Sometimes you have to see through it and shut it down by asking that question. I remember when I was younger I got teased by this woman to the point where I got aroused. One day I just looked at her and said well if you going to get my d**k hard you might as well f**k me. She was shocked I said that and stopped. Sometimes when they do that you got to set it up to where they either put up or shut up. Its simple as that. It wastes my time and shows you have no respect for me if you play games like that.

Posted

I think it shows the guy has no respect for me if he tells me to put up or shut up.. Or asks if I'm going to "**** him or not". A lot more disrespectful than "teasing" a guy. When maybe I'm just getting comfortable enough with the guy to sleep with him.

Posted
Sometimes you have to see through it and shut it down by asking that question.

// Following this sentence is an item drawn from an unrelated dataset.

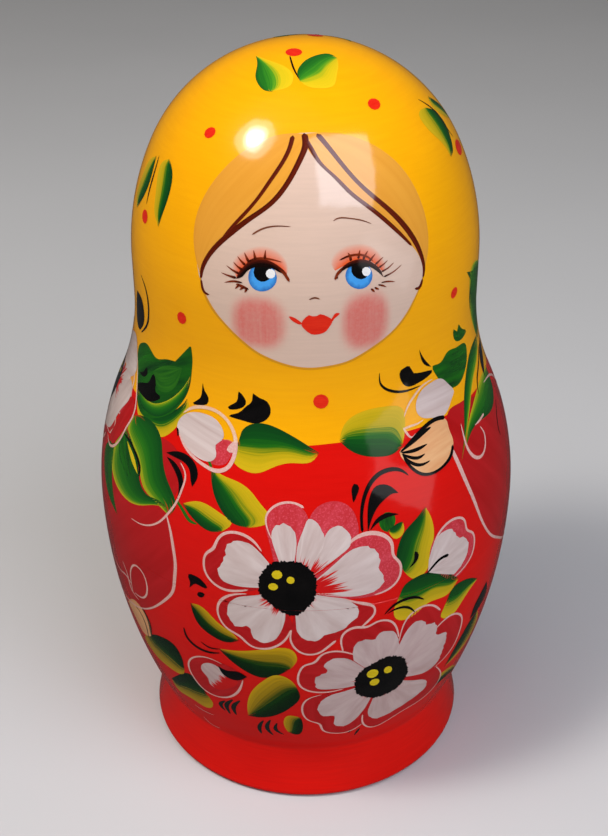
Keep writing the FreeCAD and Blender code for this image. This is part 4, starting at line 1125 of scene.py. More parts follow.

I remember when I was younger I got teased by this woman to the point where I got aroused. One day I just looked at her and said well if you going to get my d**k hard you might as well f**k me. She was shocked I said that and stopped. Sometimes when they do that you got to set it up to where they either put up or shut up. Its simple as that. It wastes my time and shows you have no respect for me if you play games like that.

 

Youre still putting all the blame on the woman, but none on yourself when youre not using the skills to avoid getting into this situation in the first place. Youre supposed to be able to tell if she is using you for attention, so that you dont have to ask. If you are asking her, when you havent had sex with her yet, they will never say yes! Means you failed to figure out that she isnt really attracted to you, thats your bad, not hers!